Driven and a workaholic, unafraid to bid aggressively at auction, he has a legendary capacity to drive up prices: fellow dealers enviously explain that he is consistently ahead of the game, always thinking about the next deal. Cristina Ruiz, editor of the Art Newspaper, has a judicious summation: “He loves the art—but he is one of those dealers who absolutely loves to sell, and he is very successful at it. Yes, he employs aggressive selling techniques, but that’s how dealers get stuff done.”

Todd Eberle

Cultural revolutionaryPerhaps his greatest achievement has been to win the trust of both artists and collectors. He represents the cream of contemporary American and many British artists. His arsenal of big names includes Richard Serra, Walter De Maria, Jeff Koons, Ed Ruscha, Howard Hodgkin and Rachel Whiteread. In New York he shows Damien Hirst, Douglas Gordon and Jenny Saville. Mr Gagosian also represents the estates of Andy Warhol, Willem de Kooning, Roy Lichtenstein and David Smith. Alongside these stars, he continues to show the work of lesser known artists, fostering the next generation.

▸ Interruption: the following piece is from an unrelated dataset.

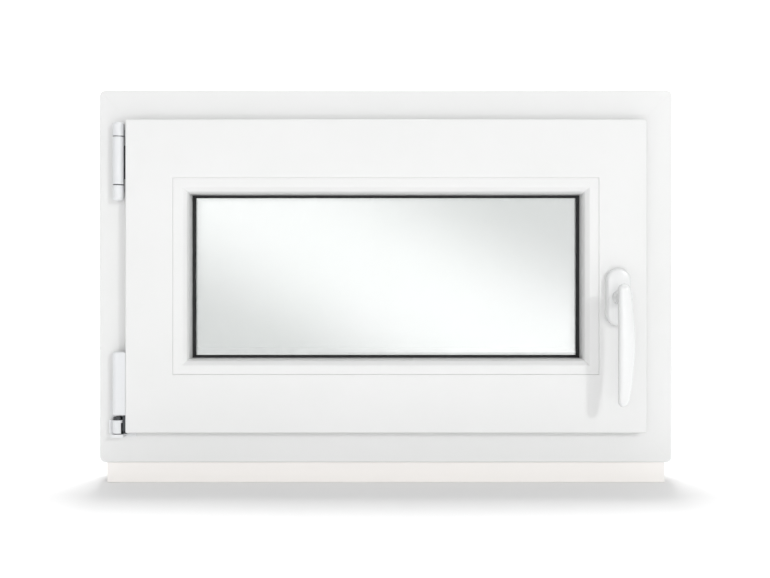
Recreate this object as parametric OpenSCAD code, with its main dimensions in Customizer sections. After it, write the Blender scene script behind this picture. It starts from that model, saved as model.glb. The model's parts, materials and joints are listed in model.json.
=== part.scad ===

As Mr Gagosian admitted in a rare public speech, one steady priority has been “to find or create a great space, a beautiful space, in which to show the art. You have to draw attention to yourself, to the gallery and to your artists.” Three of his galleries are by world-class architects—Richard Meier in Beverly Hills, Richard Gluckman in Chelsea and Caruso St John in Britannia Street—and the shows he creates in these remarkable spaces are knowledgably curated, equal in quality to fine museum exhibitions.

Another key priority has been the establishment of long-term relationships with serious collectors. As he has described it, he is averse to “transactional sales”, the one-off arrangement, and prefers “working steadily, over time, with collectors, and helping create or expand their collections.” He works closely with big-name collectors such as Charles Saatchi, Eli Broad, Si Newhouse and David Geffen.

Mr Gagosian is a master not just at selling, but, even more importantly, at selling to the right collector at the right price; for it is not just the deal that is at stake but the global market perception of that artist. For this reason Mr Gagosian avoids what he calls “impatient money”, which sees art only as a quick investment. It is this ability to understand art as a matter of love as well as money that has given Mr Gagosian so much power—not just to make himself a fortune but to shape the taste of a generation.